A previously unseen letter written by Admiral Lord Nelson from HMS Victory has gone on public display.
In the letter, sent in October 1804, Nelson tells the 2nd Earl of Camden why Camden's nephew left his ship only a few months after joining the navy.
The document, in which Nelson writes of his own battle with seasickness, was sent to Lord Camden's home at Bayham Abbey estate, near Frant, East Sussex.
It has gone on display at Tunbridge Wells Museum.
In the letter, which was found recently in the Camden family archives, Nelson also discusses the military and political situation with Lord Camden, who was secretary of state for war and the colonies at the time.
Writing about the aristocrat's nephew, Nelson tells Lord Camden that 16-year-old Francis James left HMS Victory because he was not suited to naval life and suffered from seasickness - a condition he could sympathise with.
He wrote: "I am ill every time it blows hard and nothing but my enthusiastic love for the profession keeps me one hour at sea."
A spokeswoman for Tunbridge Wells Museum said the letter was "hugely important because of its historical context".
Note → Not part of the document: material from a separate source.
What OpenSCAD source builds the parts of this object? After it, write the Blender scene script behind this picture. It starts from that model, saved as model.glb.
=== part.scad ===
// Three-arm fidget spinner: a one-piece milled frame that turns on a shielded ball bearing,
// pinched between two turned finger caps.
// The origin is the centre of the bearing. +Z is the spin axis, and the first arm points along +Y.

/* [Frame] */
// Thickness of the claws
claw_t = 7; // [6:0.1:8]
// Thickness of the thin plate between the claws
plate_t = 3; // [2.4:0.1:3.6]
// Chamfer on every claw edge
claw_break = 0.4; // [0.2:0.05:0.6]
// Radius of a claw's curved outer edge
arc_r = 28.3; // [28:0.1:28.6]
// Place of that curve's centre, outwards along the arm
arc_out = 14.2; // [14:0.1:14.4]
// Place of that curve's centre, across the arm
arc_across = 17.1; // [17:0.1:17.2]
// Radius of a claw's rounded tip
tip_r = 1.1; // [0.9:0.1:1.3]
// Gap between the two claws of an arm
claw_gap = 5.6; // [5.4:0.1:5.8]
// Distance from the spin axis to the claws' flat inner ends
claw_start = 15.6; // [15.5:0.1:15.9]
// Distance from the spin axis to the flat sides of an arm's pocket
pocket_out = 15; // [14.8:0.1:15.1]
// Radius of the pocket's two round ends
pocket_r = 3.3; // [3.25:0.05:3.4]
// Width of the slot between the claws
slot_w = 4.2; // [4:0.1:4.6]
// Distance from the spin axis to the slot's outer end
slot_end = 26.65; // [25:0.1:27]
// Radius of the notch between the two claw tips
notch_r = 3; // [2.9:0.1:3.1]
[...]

She added: "The letter was written in October 1804 from HMS Victory in the Mediterranean where Nelson was permanently stationed to counter French influence.
"This was just a year before his great victory - and death - at the Battle of Trafalgar.
"The letter links Admiral Horatio Nelson with the local noble Camden family who lived on the Bayham Abbey estate.
"It also gives a fascinating insight into the character of this great naval hero."
The letter will be shown at the museum from about a month from Monday.
In November a letter from Nelson to his lover Lady Emma Hamilton was sold at auction for £20,000.